How Republicans could win back Silicon Valley
Silicon Valley, the economic engine of the deep blue state of California, may be revving up for the GOP.
Last month, news surfaced that tech billionaire Sean Parker, of Napster and Facebook fame, was writing checks to Republican candidates across the country. The donations marked a strategic departure for Parker, who has largely backed Democrats in the past. This isn't a blip — it's part of a worrying trend for progressives, as Silicon Valley entrepreneurs show an increased willingness to put aside liberal idealism not only to side with libertarians when it comes to government snooping and regulations in the digital world, but also to reach across party lines to pursue their business interests in Washington. As Joel Kotkin, a fellow in urban studies at Chapman University, puts it, "They may wear T-shirts to work, but the tycoons of Silicon Valley are, in some respects, J.P. Morgan's true heirs."
Silicon Valley is still widely considered a lock for Democrats. In 2012, Obama won 84 percent of the vote in nearby San Francisco, and his campaign relied on a team of developers and engineers to build an effective data mining strategy to target voters. The Democratic Party is viewed as a natural fit for techies, who tend to fall very liberal on social issues, like same-sex marriage, and environmental causes, like addressing climate change. But it wasn't always this way — during the 1970s and '80s, Silicon Valley regularly elected moderate GOPers. Ronald Reagan beat Jimmy Carter in most of the counties that make up the Bay Area in 1980.
And there's evidence that some members of Silicon Valley are reaching out to the right again. Craig Montuori, who designed data systems for the Chris Christie campaign in 2009 and worked in the field for Obama in 2012, and now runs a political consultancy advocating for startup issues, says that until recently, the newest generation of startups and tech companies viewed Washington as unrelated to their businesses, and were happy to get caught up in idealism. But lawmakers' attempt to pass the Stop Online Pirating Act (SOPA) in 2011 — widely seen as curbing internet freedom — as well as aggressive Federal Trade Commission investigations into new startups like Snapchat, are changing that view. "Startups increasingly see that the government can and will be a threat," Montuori says.
And that could be good news for Republicans. Mike Hudome, a conservative media consultant who worked on John McCain's presidential campaign, says that, "tech entrepreneurs are like any other entrepreneurs: the majority want an environment with less government regulation." And indeed, tech companies are strategically reaching out to GOPers on common-ground issues like immigration and surveillance. Last year, Facebook CEO Mark Zuckerberg co-founded FWD.us, a lobbying group that aims to pass immigration reform that makes it easier for skilled workers to obtain H-1B visas, among other goals. The group is backed by notable Obama supporters, including Google Executive Chairman Eric Schmidt and Yahoo CEO Marissa Mayer. But FWD.us is making a concerted effort to appeal to conservatives. Not surprisingly, progressives have slammed the group for its tactics, which include using its subsidiary to run ads that support the Keystone XL Pipeline and drilling in the Arctic.

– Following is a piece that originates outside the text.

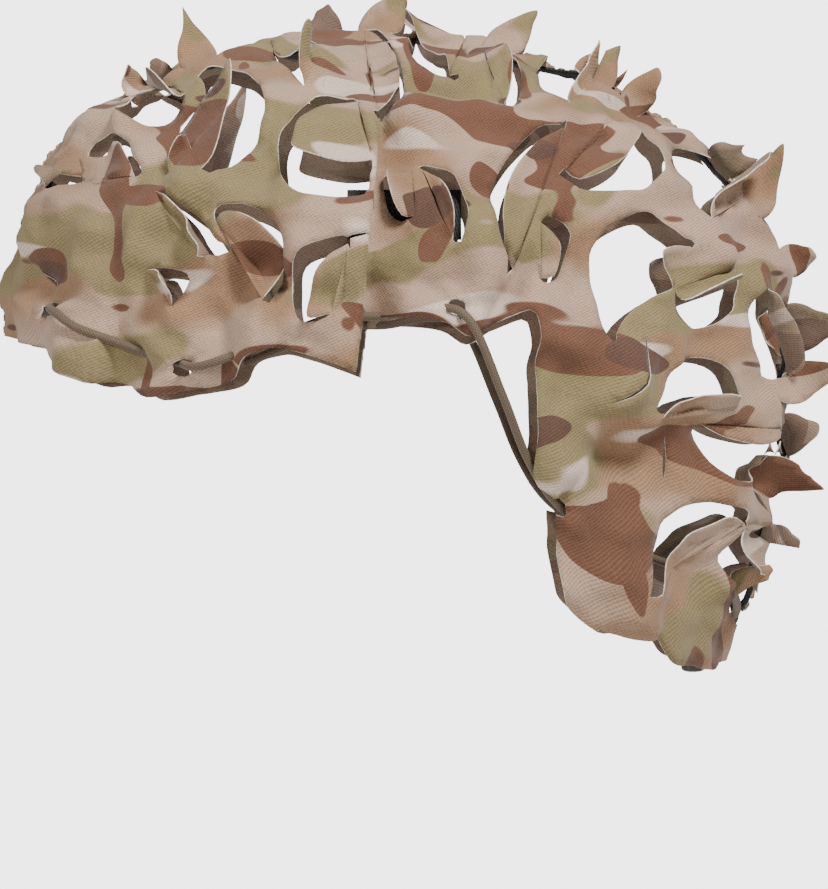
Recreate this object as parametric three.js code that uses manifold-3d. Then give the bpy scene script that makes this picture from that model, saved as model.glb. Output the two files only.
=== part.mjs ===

Tech entrepreneurs are also finding common ground with conservatives on government surveillance. Sen. Rand Paul (R-Ky.) has met privately with Zuckerberg and Parker, according to New York, and he was the keynote speaker last month at an event in San Francisco hosted by Lincoln Labs. "Paul has been leading in rallying support around 4th Amendment and NSA issues, and he's built up quite a bit of good will in Silicon Valley because of it," says Garrett Johnson, Lincoln Labs' co-founder.
Johnson, who worked on the Senate Foreign Relations Committee before co-founding his own startup, launched Lincoln Labs last fall to build a community for conservatives and libertarians in Silicon Valley. The organization has held events sponsored by a number of major tech companies, as well as conservative organizations like the Charles Koch Institute. They've also been contacted by most of the expected GOP presidential contenders. "If conservatives consider Silicon Valley completely out of reach, they'll get what they expect," Johnson says, adding, "The expectation can't be that you can chain a techie to a desk during campaign season to do menial tasks. You have to engage and build excitement about where the conservative and libertarian movement is going."
If the GOP wants to translate this momentum into votes and talent come 2016, the party will, of course, need to actually reach out to conservative-leaning members of the tech community. (Johnson says outside an engaged local political operation helping GOP candidates in California, this isn't happening yet.) Candidates also need to take guidance from tech enthusiasts like Sen. Cory Booker (D-N.J.), who demonstrate that they care about startups and speak the language of the digital world. And the party will need to take a page out of Paul's book and emphasize less government intervention — not draconian drug and marriage regulations.
"The base Republican platform on social issues remains out of line with the views of most in the tech entrepreneurship," Montuori points out. "At the least, the GOP will need to accept a bigger tent and be less activist in trying to use the government to force their social views on the country."